— Begin Given material —
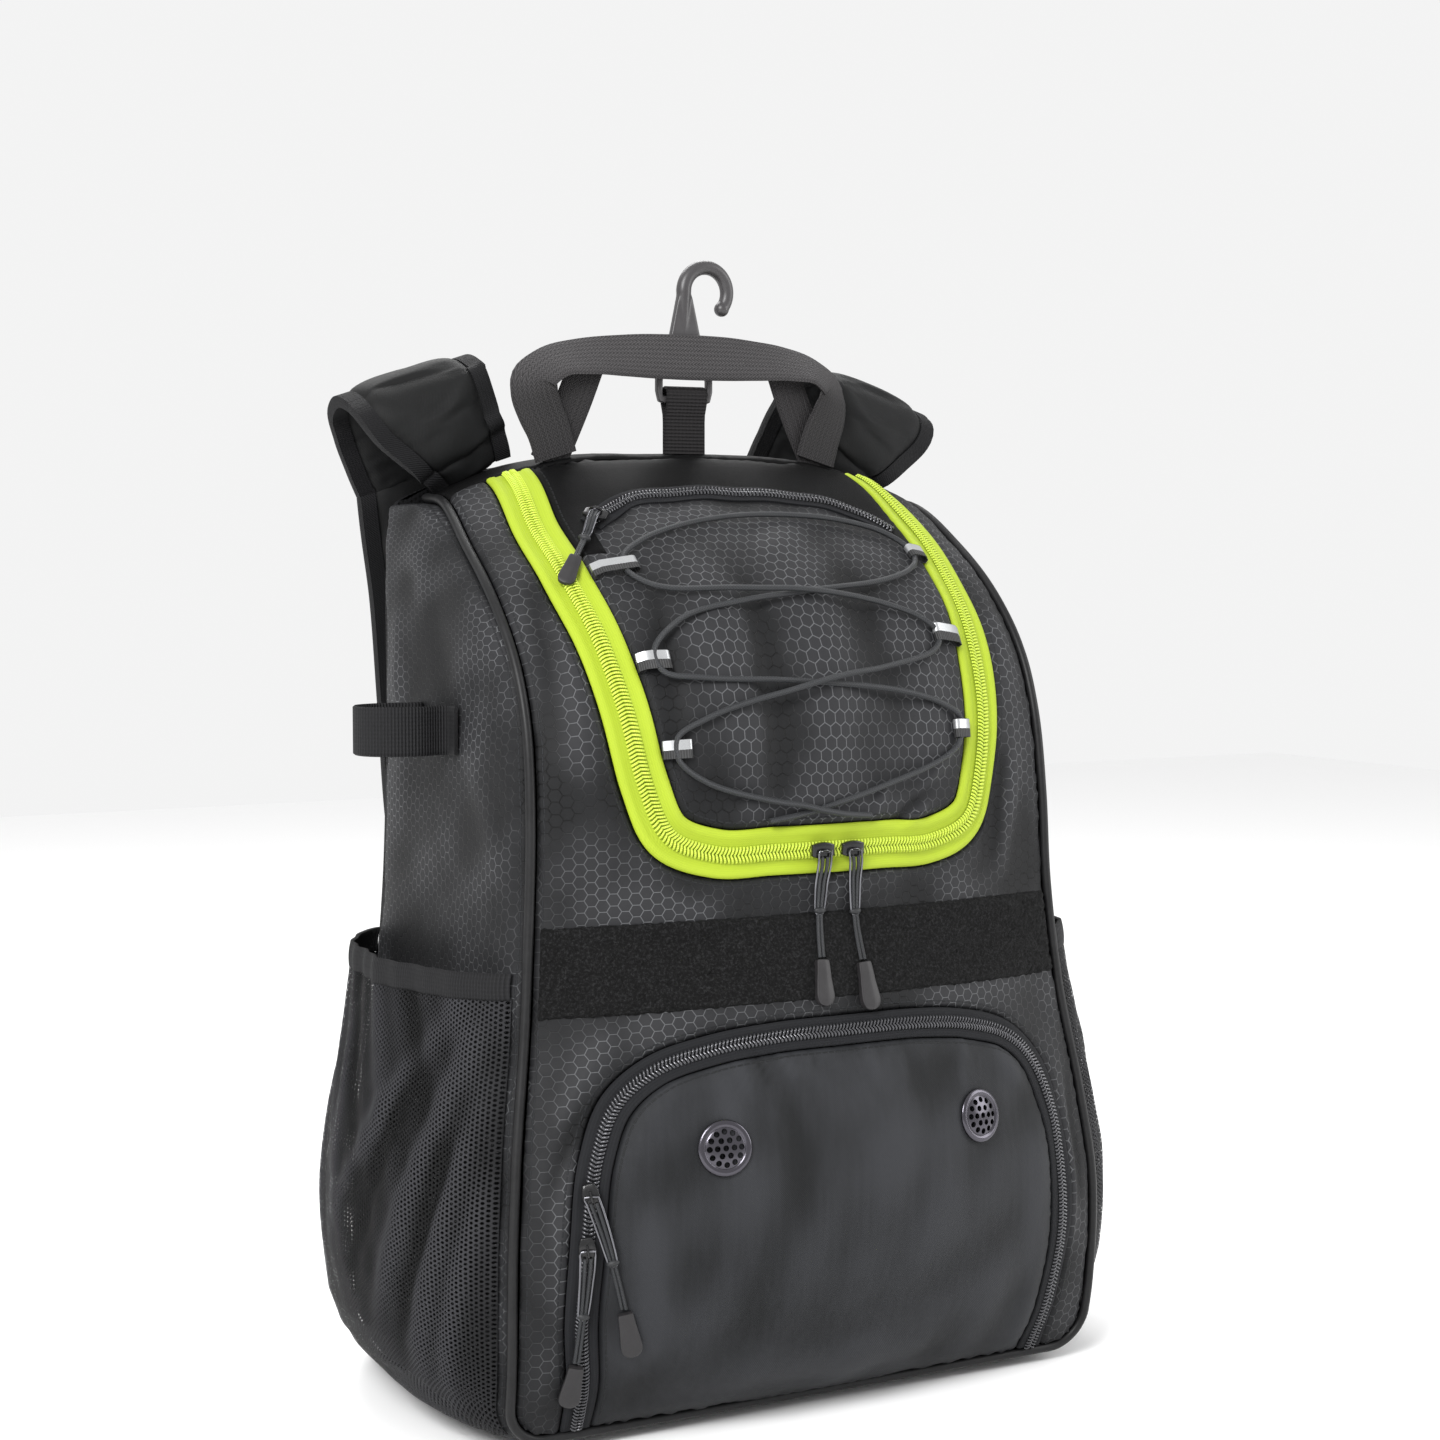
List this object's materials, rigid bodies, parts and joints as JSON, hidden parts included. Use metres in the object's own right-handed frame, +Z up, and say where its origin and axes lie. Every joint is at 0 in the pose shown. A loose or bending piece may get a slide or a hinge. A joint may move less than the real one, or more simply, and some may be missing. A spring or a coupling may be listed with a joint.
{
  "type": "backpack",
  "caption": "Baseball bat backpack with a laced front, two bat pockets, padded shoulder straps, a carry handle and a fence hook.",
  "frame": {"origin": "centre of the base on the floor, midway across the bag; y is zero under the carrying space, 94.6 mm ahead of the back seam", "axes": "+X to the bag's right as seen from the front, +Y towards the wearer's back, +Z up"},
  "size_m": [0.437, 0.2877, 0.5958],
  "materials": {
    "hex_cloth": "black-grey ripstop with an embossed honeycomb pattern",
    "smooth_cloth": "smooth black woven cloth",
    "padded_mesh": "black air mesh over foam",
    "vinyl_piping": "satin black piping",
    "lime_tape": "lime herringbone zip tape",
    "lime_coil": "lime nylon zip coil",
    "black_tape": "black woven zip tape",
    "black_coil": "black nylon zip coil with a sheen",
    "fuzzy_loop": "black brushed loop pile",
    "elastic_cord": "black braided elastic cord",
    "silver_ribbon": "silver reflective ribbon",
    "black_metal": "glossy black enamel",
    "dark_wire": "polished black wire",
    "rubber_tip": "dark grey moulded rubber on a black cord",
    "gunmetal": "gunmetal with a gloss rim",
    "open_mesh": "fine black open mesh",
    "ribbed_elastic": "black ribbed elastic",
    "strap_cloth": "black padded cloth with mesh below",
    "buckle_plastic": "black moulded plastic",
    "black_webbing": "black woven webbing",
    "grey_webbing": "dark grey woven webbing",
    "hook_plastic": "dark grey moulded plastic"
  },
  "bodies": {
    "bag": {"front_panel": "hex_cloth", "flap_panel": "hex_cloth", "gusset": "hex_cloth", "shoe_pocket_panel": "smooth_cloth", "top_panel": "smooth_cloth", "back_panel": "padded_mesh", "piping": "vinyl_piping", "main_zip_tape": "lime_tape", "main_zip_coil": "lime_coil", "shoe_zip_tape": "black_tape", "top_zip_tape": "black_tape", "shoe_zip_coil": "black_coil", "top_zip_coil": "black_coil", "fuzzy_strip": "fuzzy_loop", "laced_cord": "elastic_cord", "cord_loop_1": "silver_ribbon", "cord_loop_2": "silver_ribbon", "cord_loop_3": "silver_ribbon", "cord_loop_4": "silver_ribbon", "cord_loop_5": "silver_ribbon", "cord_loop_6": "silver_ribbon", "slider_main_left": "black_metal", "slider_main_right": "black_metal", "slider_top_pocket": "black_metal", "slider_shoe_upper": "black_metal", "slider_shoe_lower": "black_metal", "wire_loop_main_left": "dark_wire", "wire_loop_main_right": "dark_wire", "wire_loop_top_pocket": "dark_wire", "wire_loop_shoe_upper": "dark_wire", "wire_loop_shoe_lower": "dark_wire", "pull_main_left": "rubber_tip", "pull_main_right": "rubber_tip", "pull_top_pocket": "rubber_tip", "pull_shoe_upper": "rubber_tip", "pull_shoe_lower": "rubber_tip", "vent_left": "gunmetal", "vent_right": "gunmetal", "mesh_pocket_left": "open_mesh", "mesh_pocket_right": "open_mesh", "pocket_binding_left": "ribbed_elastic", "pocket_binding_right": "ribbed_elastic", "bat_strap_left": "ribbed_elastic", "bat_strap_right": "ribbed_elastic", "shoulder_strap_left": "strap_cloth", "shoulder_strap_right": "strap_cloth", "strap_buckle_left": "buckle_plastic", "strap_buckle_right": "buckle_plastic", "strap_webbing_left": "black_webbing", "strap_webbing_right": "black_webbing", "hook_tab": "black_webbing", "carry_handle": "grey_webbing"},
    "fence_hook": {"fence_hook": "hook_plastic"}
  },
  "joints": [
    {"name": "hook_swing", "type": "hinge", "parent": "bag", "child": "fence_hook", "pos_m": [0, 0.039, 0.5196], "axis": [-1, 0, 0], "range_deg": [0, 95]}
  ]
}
— End Given material —
**Directive**:
Locate and copy each line in the data above that includes the word "frame".

**Correct result**:
List this object's materials, rigid bodies, parts and joints as JSON, hidden parts included. Use metres in the object's own right-handed frame, +Z up, and say where its origin and axes lie. Every joint is at 0 in the pose shown. A loose or bending piece may get a slide or a hinge. A joint may move less than the real one, or more simply, and some may be missing. A spring or a coupling may be listed with a joint.
  "frame": {"origin": "centre of the base on the floor, midway across the bag; y is zero under the carrying space, 94.6 mm ahead of the back seam", "axes": "+X to the bag's right as seen from the front, +Y towards the wearer's back, +Z up"},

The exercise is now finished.